As both presidential hopefuls have expressed their readiness to sign the BSA, as soon as one gets into power, (read here and here), the front’s recent statement also picked up the issue that was the raison d’être of its very establishment, the continued Western troop presence after 2014 as envisioned by NATO, agreed in principle with the Karzai government at the 2012 NATO summit in Chicago and to be reconfirmed at the upcoming 4–5 September NATO summit in Wales. “Signing the security agreement [with the US] and the presence of foreign troops will only help the continuation of war inside the country,” the front reiterated its position.
On the foreign policy front, the front tried to link up with international protests against Israel’s war in Gaza, describing it as a “genocide”. Former Kapisa MP Haji Ahmad Farid, speaking at the press conference, condemned how – he said – even some Islamic countries support Israel and claimed the US and the United Nations would only do “what Jews and Christians want”. Ahmadzai urged the Afghan government to open a Palestinian embassy in Kabul. (Reporting based on a live feed on Twitter, starting here.)
Most speakers and the front’s main representatives at yesterday’s press conference have a background in traditional mujahedin tanzims (‘parties’). Ahmadzai – a former mujahedin commander, prime minister under Burhanuddin Rabbani (1995-96) and deputy of Abdul Rab Rassul Sayyaf’s Ittehad-e Islami (renamed Dawat-e Islami) who, like Sayyaf, has taught at a university in Saudi Arabia in the 1970s – is now a wealthy businessman. He was one of the first former mujahedin leaders branching out into business, mainly real estate, and private Islamic education after 2001, establishing Kabul’s Insaf Hotel and his own Islamic university, Mashal, in Kabul. For a number of years, he has also headed his own party, the Islamist Hezb-e Eqtedar-e Islami (Islamic Power Party). Ironically, he is married to an American. Other prominent members, Haji Farid and Muhammad Zaman Muzammel, have a background in Hezb-e Islami as does Wahid Muzhda, who later became a Taleban regime official and prominent political commentator,. Many of their often young followers are mobilised through universities and madrassas which have links to the organisers.

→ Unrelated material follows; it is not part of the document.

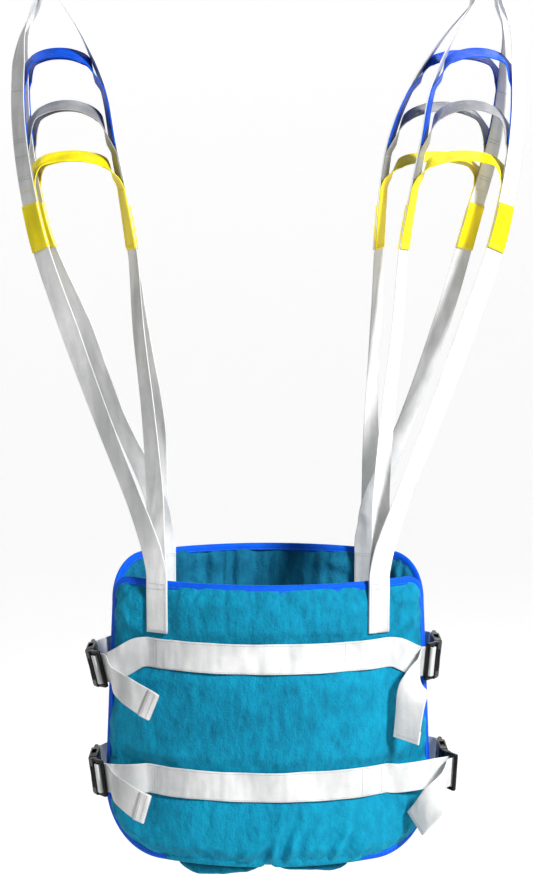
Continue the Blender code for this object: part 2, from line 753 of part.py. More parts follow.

However, as the anti-BSA jirga showed, there are other groups associated with this movement. They include Jamiat-e Islah, a social organisation with a considerable youth following in Kabul, Nangrahar and Herat and various media outlets, including a television channel in Herat and an Islamic radio station in Kabul. It considers itself the legitimate heir to the Afghan wing of the Muslim Brotherhood – in opposition to the tanzims that were, at least initially, inspired by it. This jamiat does not reject electoral politics in general (unlike, for example, the pan-Islamist Hezb ul-Tahrir with its – illegal – branches in Afghanistan); however, it says Afghanistan’s continued ‘occupation’ and war make free and fair elections impossible. The front even includes some pro-Iran Shia clerics, such as Sayed Hadi Hadi, the former Maidan Wardak MP and member of the small mujahedin tanzim and now Islamist party, Harakat-e Islami (led by Muhammad Asef Mohseni).

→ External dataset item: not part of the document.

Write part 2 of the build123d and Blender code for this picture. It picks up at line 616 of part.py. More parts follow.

The front also has the potential to mobilise among parts of the population, including the ideological anti-Western youth, and among those who oppose a presence of Western troops and/or bases on Afghan territory, a constituency that might be much broader than the groups participating in the front. This has been shown during the protests organised by the front against the step-by-step but violent removal from power of the Muslim Brotherhood in Egypt after its (not fully clean) election victory in 2012 that brought together political forces way beyond the front’s core. (The front was also involved in protests against a fringe anti-Islam video released in the US in 2012 already.)

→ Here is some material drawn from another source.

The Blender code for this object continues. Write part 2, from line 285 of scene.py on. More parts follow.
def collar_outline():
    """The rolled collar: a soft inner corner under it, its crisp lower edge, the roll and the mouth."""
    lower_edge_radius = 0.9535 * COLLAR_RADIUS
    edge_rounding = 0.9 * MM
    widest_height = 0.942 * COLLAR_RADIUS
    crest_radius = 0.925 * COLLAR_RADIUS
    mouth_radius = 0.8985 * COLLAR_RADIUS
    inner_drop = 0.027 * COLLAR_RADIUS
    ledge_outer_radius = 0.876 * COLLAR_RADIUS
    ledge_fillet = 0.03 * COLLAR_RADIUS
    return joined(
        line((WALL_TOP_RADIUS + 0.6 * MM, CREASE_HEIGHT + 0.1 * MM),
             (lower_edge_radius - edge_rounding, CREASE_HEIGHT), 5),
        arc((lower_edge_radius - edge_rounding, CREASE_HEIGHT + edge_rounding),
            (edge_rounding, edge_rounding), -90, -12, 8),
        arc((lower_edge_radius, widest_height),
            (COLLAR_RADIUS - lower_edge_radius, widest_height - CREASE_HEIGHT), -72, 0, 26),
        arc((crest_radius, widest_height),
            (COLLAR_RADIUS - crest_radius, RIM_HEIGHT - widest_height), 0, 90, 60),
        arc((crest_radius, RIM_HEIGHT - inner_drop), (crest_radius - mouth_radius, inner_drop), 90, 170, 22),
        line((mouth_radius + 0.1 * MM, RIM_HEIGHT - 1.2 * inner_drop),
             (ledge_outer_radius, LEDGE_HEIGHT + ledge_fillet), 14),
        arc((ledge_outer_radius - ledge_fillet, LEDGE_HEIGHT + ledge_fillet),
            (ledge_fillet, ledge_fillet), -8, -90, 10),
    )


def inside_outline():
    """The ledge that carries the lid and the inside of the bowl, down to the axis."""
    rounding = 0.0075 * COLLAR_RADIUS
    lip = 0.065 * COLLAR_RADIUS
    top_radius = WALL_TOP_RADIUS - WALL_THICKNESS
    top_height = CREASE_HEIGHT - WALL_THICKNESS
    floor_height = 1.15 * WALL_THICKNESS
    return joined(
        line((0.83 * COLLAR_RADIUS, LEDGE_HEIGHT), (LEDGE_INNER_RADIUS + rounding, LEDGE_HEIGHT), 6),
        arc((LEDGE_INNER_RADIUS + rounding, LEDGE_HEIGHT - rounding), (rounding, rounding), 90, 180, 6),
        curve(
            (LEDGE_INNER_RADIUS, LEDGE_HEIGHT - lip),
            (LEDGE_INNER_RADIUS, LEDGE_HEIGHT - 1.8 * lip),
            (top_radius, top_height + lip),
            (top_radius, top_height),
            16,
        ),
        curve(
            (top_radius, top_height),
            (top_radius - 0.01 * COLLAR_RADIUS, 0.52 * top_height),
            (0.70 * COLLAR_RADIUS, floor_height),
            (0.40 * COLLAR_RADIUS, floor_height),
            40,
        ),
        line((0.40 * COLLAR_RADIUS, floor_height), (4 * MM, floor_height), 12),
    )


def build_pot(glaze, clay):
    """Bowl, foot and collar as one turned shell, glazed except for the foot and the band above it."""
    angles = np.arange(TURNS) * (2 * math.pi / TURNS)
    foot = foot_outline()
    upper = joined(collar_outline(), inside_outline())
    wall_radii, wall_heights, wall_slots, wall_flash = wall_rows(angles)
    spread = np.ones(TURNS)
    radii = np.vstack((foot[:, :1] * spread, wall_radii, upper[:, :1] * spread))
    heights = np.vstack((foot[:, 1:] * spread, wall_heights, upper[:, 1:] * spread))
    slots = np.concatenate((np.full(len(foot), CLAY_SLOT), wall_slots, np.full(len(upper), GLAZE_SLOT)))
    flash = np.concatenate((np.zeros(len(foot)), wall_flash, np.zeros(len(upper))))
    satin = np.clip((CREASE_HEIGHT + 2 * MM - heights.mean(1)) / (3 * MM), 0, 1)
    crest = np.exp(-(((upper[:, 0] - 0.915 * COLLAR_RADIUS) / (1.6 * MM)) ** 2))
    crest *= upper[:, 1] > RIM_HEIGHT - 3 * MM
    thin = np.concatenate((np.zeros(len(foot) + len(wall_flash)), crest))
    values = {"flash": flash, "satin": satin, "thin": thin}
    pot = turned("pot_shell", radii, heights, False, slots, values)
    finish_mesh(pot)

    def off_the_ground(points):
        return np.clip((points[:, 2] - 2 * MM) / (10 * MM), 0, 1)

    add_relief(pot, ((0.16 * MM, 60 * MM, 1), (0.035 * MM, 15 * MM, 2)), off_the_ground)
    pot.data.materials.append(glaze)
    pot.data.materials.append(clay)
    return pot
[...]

Both with its leading personnel and its ideas, the front is compatible also with the remaining militant wing of Hezb-e Islami and even the Taleban. The Taleban had hailed the November 2013 anti-BSA jirga as a “big meeting of respected ulama and intellectuals.” The Taleban’s favourable view of the front does not stop at hailing its activities. As activists of the front privately claim, they also reportedly want the front to play an active role in peace talks, and it has indeed, been negotiating in recent years with various politicians to try to persuade them to present a reconciliation plan it thinks the Taleban would back. Establishing an interim government made of Afghans not involved in higher positions in the government over the past 13 years is a key part of that plan. Such a neutral new government would then, the front says, pave the way for what it calls a “real inclusive government” which would also represent the Taleban and Hekmatyar’s Hezb-e Islami. This would also enable members of the front to make their way back onto the political centre stage.
Although the anti-US bases front has been a relatively fringe phenomenon so far, its existence over a number of years proves it has some political resilience. It also shows that the political spectrum in Afghanistan is broader than just the current two camps of the presidential candidates that made it into the still inconclusive 14 June run-off – both of which can be expected to disintegrate or, at least, crumble around the edges.
(1) This non-governmental jirga (see one media report here) also included a significant Hezb-e Islami and Dawat-e Islami (Sayyaf) element. One of its two main initiators, Senator Afzal Ahmadzai, is a nephew of Ahmad Shah Ahmadzai. Not to be confused with the National Peace Jirga convened by President Karzai in May 2010.